Spinning tunnels depend upon creating sensory confusion between the kinesthetic system, the vestibular system and the visual system. The body's sense of the motion and the position of the limbs is provided by sensors in the joints, the semicircular canals within the inner ears provide sensory data for the head's position relative to the ground, and the eyes provide input concerning where the body is in relationship to its external environment. The spinning tunnel creates an optical illusion affecting the visual system that is in conflict with the other two sensory systems. Because vision is the most developed of the human senses, the visual system overrides the other sensory systems, causing the brain to believe that the bridge is moving. This belief interferes with the sense of balance and induces dizziness and vertigo. Aristotle noted the effect while observing a waterfall, noticing that over time the water seemed to stop moving and the rocks protruding through the waterfall seemed to be moving upward. This phenomenon has come to be known as the waterfall illusion.

==Rotating tunnels==
The rotating tunnel consists of a cylinder made of large rings secured together by trusses, rods, or braces. Typically 8–10 feet in diameter and 10–20 feet in length, the rings of the cylinder ride on hard rubber tires, large pulleys or spoked rims (as found on a bicycle without the tire). One of the wheels is connected by a belt or chain to an AC motor which drives the cylinder at a rate of 4–10 revolutions per minute (rpm). Some varieties use a motor mounted above the tunnel. The tunnel is easily stopped as there is no direct connection between the motor and the tunnel. The tunnel is lined with fabric or plastic sheeting that has been painted or imprinted with various designs or images. When the tunnel is rotating, the designs or images create the illusion of movement counter to the rotation. Running through the tunnel is a suspended bridge, usually 28–36 inch wide and 8–16 inch high. At 36 inches wide, the bridge is wheelchair-accessible. Handrails line the bridge to keep patrons from falling off the sides into the rotating tube, preventing injury to themselves or damage to the tunnel.

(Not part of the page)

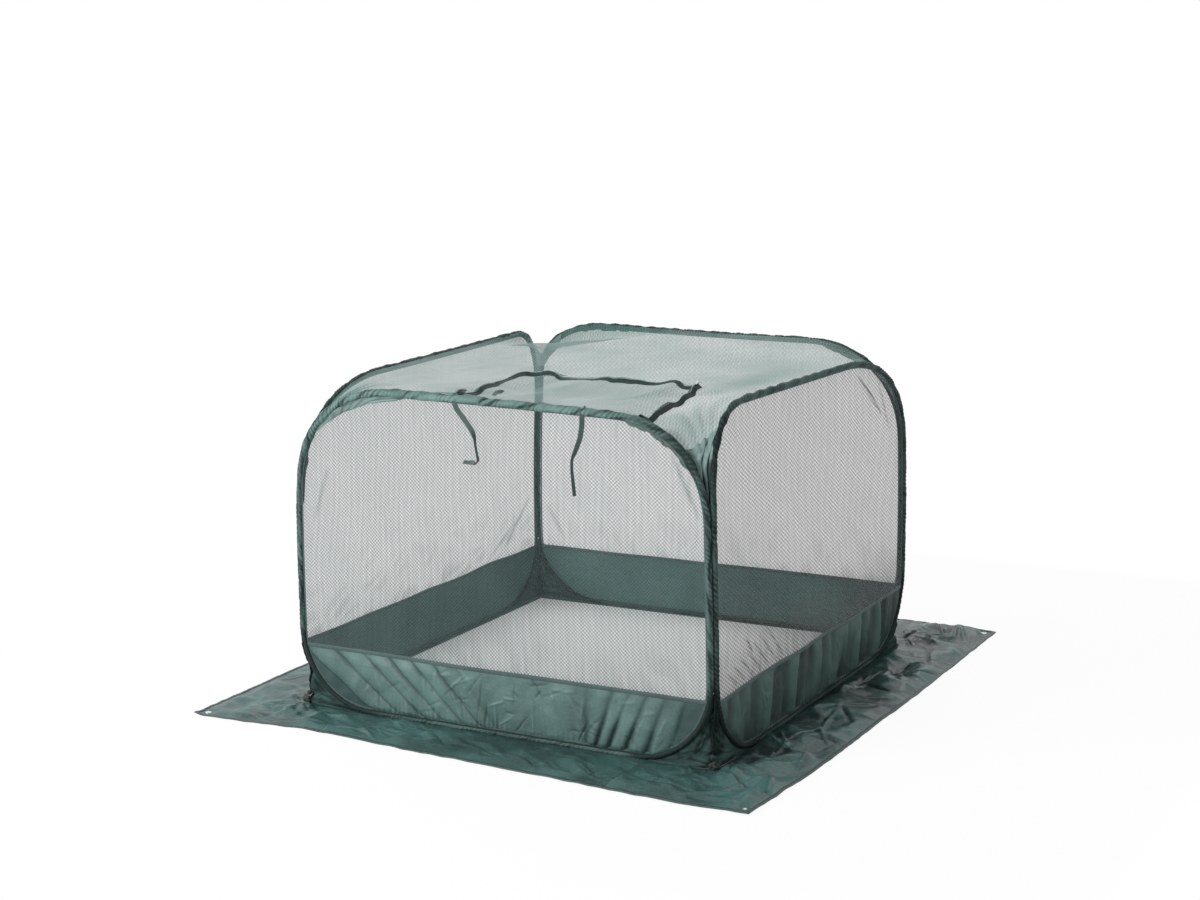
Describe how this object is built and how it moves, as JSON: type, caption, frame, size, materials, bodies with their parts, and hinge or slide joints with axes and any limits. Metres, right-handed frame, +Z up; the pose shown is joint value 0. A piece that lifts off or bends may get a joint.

===Construction and materials===
The construction of a spinning tunnel is formed of several discrete components. There is the base or framework, the tunnel, the drive mechanism, the lighting system, and the bridge or walkway. These components can be made of nearly any material, such as plywood, metals like aluminum or steel, or PVC piping, as long as the materials used can take the weight of the tunnel and the weight of the guests passing through.

====Framework====
The base of the spinning tunnel holds the guide wheels that the tunnel rings rest and roll on. The drive motor for the tunnel that has the drive motor driving the guide wheels will also be installed on this framework. The tunnels that have a drive motor above the tunnel will have a vertical framework that is attached to the base. The guide wheels can be bicycle rims or pulleys which also hold the tunnel in place as it spins. Tunnels that use the hard rubber wheels will have an extra set of horizontal wheels at both ends, attached to the bridge, to keep the tunnel from moving off the guide wheels. The bridge is also mounted to the base.

====Tunnel====
The tunnel is constructed of a series of two to eight rings, usually eight to ten feet in diameter to allow headroom for the people using the tunnel. The vertical rings are connected to horizontal braces forming a cylinder similar in shape to a large coffee can with the ends removed. The interior of the spinning tunnel is lined with fabric or plastic sheeting, secured to the rings and braces in whatever manner is expedient to the builder or designer of the tunnel. Velcro straps, duct tape, and staples are used in different constructions. The liner can be printed or decorated with images or abstract designs that draw the eye and further the optical illusion fostered by the rotating liner. The use of fluorescent inks or paint and black lighting can add to the enjoyment of the attraction by creating a spooky, darkly lit environment. Music or other sound effects help to mask the sound of the rotating tunnel and the operation of the drive motor.

====Lighting systems====
The lighting systems for the tunnel can consist of regular incandescent lightbulbs or fluorescent lamps, colored lighting using filters, black lights, LEDs or laser lights. The lighting systems are attached to the bridge or the handrail to illuminate the fabric of the tunnel. Blacklights are most useful when there are fluorescent designs on the fabric of the tunnel. All of the different types of lighting can be programmed to flicker or alternate, adding to the sensory disorientation. Fog machines can be used to give the bridge the illusion of floating in midair.

====Bridge====
It can be either transparent or lit.

===Installation===
The installation of spinning tunnels depends upon the circumstances of the location. It has been recommended that the tunnel be installed in a dark location. The illusion of a spinning tunnel works best if there are no external points of reference. The inside of a permanent structure has the benefit of protection from the elements as well as darkness. A tarp-covered enclosure is also a good method for covering the tunnel. Both of these methods also offer protection to patrons from the moving parts, such as the drive motor and the cylinder itself. Another consideration is the entrance and exit. One method of installation is to put the tunnel in a pit equal to the height of the bridge so that patrons can step directly into and out of the tunnel. This is an especially safe method for the exit as the patrons are usually disoriented by the attraction. If the tunnel is installed on a level surface, a ramp should be used, again to provide safety for the user. Steps can be used if space is limited, but lighting should be provided to illuminate the steps for the patrons' safety. The ends of the tunnel need to be enclosed to prevent light entering and to help control the flow of patrons through the attraction. This can be something as simple as plastic or canvas sheets slit like the entrance to a tent or like a coldroom, or it can consist of walls with doors decorated to look like the entrance to a funhouse or a cave.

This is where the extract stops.